##### RECORDED DATA

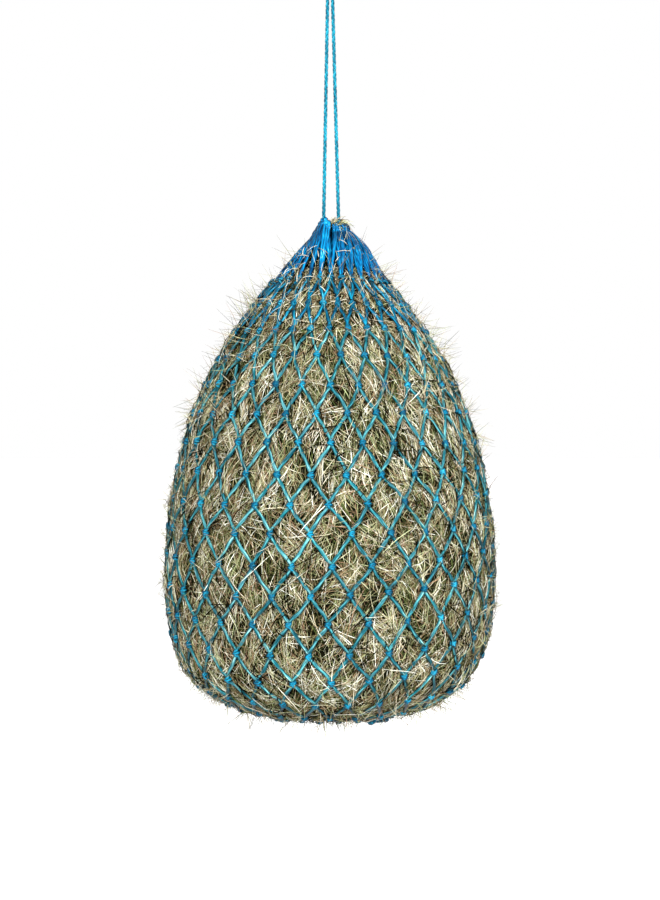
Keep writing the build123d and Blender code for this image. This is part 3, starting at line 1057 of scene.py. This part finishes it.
def straws():
    """Pale straws caught in the loops at the front of the mouth."""
    count = 46
    angle = random.uniform(-1.3, 1.3, count)
    share = random.uniform(0.3, 1.05, count)[:, None]
    top = at(DRAWN_RING_R, angle, ring_height(angle))
    low, outward, down = on_net(1, angle, TWINE_PROUD)
    sideways = np.cross(down, outward)
    way = random.uniform(0, math.pi, count)[:, None]
    along = np.cos(way) * down + np.sin(way) * sideways
    half = random.uniform(4, 12, (count, 1, 1)) * MM
    t = np.linspace(-1, 1, STEM_POINTS)[None, :, None]
    out = (random.uniform(5, 12, (count, 1, 1)) - 2.5 * t**2) * MM
    line = (top + share * (low - top))[:, None] + t * half * along[:, None] + out * outward[:, None]
    wide = random.uniform(0.3, 0.5, (count, 1)) * MM * np.ones((1, STEM_POINTS))
    facing = np.repeat(outward[:, None], STEM_POINTS, axis=1)
    return sweep(line, facing, wide, 0.8 * wide, 3, tone=random.uniform(0.5, 1.0, count))


add_piece("mouth_straws", [straws()], HAY, "net", "hay")
add_piece("hay_wisps", [wisps()], HAY, "net", "hay")


# ---------------------------------------------------------------- hook

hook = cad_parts["beam_hook"]
hook.data.materials.clear()
hook.data.materials.append(STEEL)


def thread():
    """The screw thread on the shank: a ridge that fades out at both ends."""
    turns, pitch, per_turn = 9, 4.2 * MM, 28
    t = np.linspace(0, 1, turns * per_turn)
    angle = 2 * math.pi * turns * t
    height = 6 * MM + turns * pitch * t
    outward = np.stack([np.cos(angle), np.sin(angle), np.zeros_like(angle)], axis=1)
    line = 3.9 * MM * outward + height[:, None] * (0, 0, 1)
    rise = np.clip(np.minimum(t, 1 - t) * 12, 0.1, 1)
    return sweep(line[None], outward[None], 0.75 * MM * rise[None], 0.9 * MM * rise[None], 8)


add_piece("hook_thread", [thread()], STEEL, "hook", "steel")


# ---------------------------------------------------------------- floor and light


FLOOR_Z = -2.0
FLOOR_REACH = 30.0


def floor():
    """A wide white disc, far under the net."""
    mesh = bpy.data.meshes.new("floor")
    rim = 96
    angles = 2 * math.pi * np.arange(rim) / rim
    corners = [(FLOOR_REACH * math.cos(a), FLOOR_REACH * math.sin(a), FLOOR_Z) for a in angles]
    mesh.from_pydata(corners, [], [list(range(rim))])
    obj = bpy.data.objects.new("floor", mesh)
    bpy.context.scene.collection.objects.link(obj)
    shader = Shader("floor", Roughness=0.9)
    shader.principled.inputs["Base Color"].default_value = (0.93, 0.93, 0.93, 1)
    shader.principled.inputs["Emission Color"].default_value = (1, 1, 1, 1)
    shader.principled.inputs["Emission Strength"].default_value = 0.25
    mesh.materials.append(shader.material)


NET_MIDDLE = (0, 0, MOUTH_Z - 0.3)


def lamp(name, place, size, power):
    """A square white lamp that faces the middle of the net."""
    light = bpy.data.lights.new(name, "AREA")
    light.size = size
    light.energy = power
    obj = bpy.data.objects.new(name, light)
    bpy.context.scene.collection.objects.link(obj)
    obj.location = place
    way = Vector(NET_MIDDLE) - Vector(place)
    obj.rotation_euler = way.to_track_quat("-Z", "Y").to_euler()


floor()
lamp("key", (-0.7, -2.9, 0.75), size=0.5, power=250)
lamp("fill", (2.2, -1.9, 0.1), size=0.8, power=150)
lamp("rim", (0.8, 2.4, 0.9), size=1.6, power=40)

world = bpy.data.worlds.new("studio")
bpy.context.scene.world = world
world.use_nodes = True
world.node_tree.nodes["Background"].inputs["Color"].default_value = (1, 1, 1, 1)
world.node_tree.nodes["Background"].inputs["Strength"].default_value = 1.0
bpy.context.scene.view_settings.view_transform = "Standard"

##########

> **GIVEN EXERCISE**
From the top of the listing above, restate each line word for word up to and including the line with "return sweep(line[None], outward[None], 0.75"; add nothing else.

> **ANSWER FOR THIS EXERCISE**
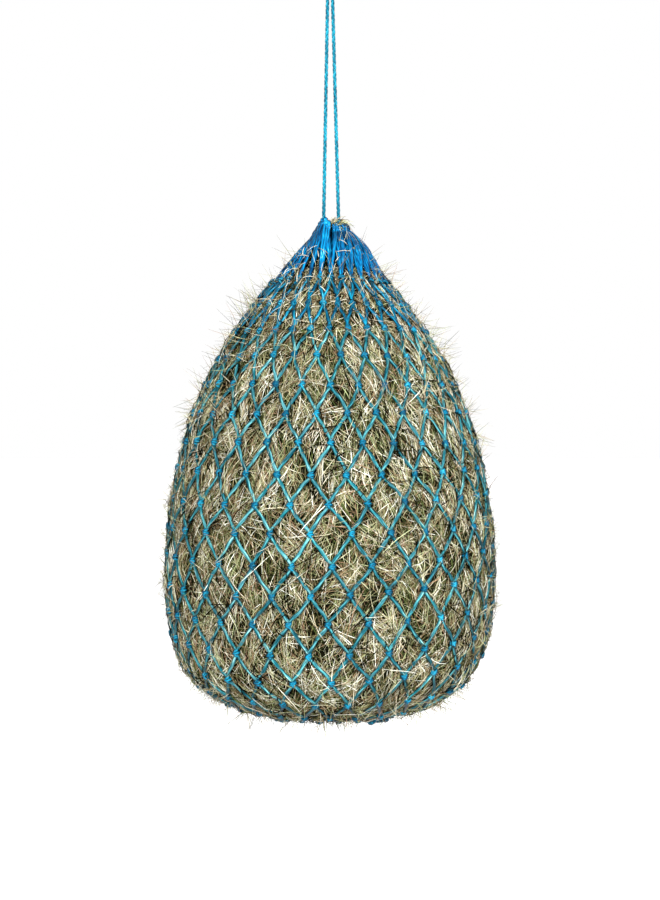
Keep writing the build123d and Blender code for this image. This is part 3, starting at line 1057 of scene.py. This part finishes it.
def straws():
    """Pale straws caught in the loops at the front of the mouth."""
    count = 46
    angle = random.uniform(-1.3, 1.3, count)
    share = random.uniform(0.3, 1.05, count)[:, None]
    top = at(DRAWN_RING_R, angle, ring_height(angle))
    low, outward, down = on_net(1, angle, TWINE_PROUD)
    sideways = np.cross(down, outward)
    way = random.uniform(0, math.pi, count)[:, None]
    along = np.cos(way) * down + np.sin(way) * sideways
    half = random.uniform(4, 12, (count, 1, 1)) * MM
    t = np.linspace(-1, 1, STEM_POINTS)[None, :, None]
    out = (random.uniform(5, 12, (count, 1, 1)) - 2.5 * t**2) * MM
    line = (top + share * (low - top))[:, None] + t * half * along[:, None] + out * outward[:, None]
    wide = random.uniform(0.3, 0.5, (count, 1)) * MM * np.ones((1, STEM_POINTS))
    facing = np.repeat(outward[:, None], STEM_POINTS, axis=1)
    return sweep(line, facing, wide, 0.8 * wide, 3, tone=random.uniform(0.5, 1.0, count))


add_piece("mouth_straws", [straws()], HAY, "net", "hay")
add_piece("hay_wisps", [wisps()], HAY, "net", "hay")


# ---------------------------------------------------------------- hook

hook = cad_parts["beam_hook"]
hook.data.materials.clear()
hook.data.materials.append(STEEL)


def thread():
    """The screw thread on the shank: a ridge that fades out at both ends."""
    turns, pitch, per_turn = 9, 4.2 * MM, 28
    t = np.linspace(0, 1, turns * per_turn)
    angle = 2 * math.pi * turns * t
    height = 6 * MM + turns * pitch * t
    outward = np.stack([np.cos(angle), np.sin(angle), np.zeros_like(angle)], axis=1)
    line = 3.9 * MM * outward + height[:, None] * (0, 0, 1)
    rise = np.clip(np.minimum(t, 1 - t) * 12, 0.1, 1)
    return sweep(line[None], outward[None], 0.75 * MM * rise[None], 0.9 * MM * rise[None], 8)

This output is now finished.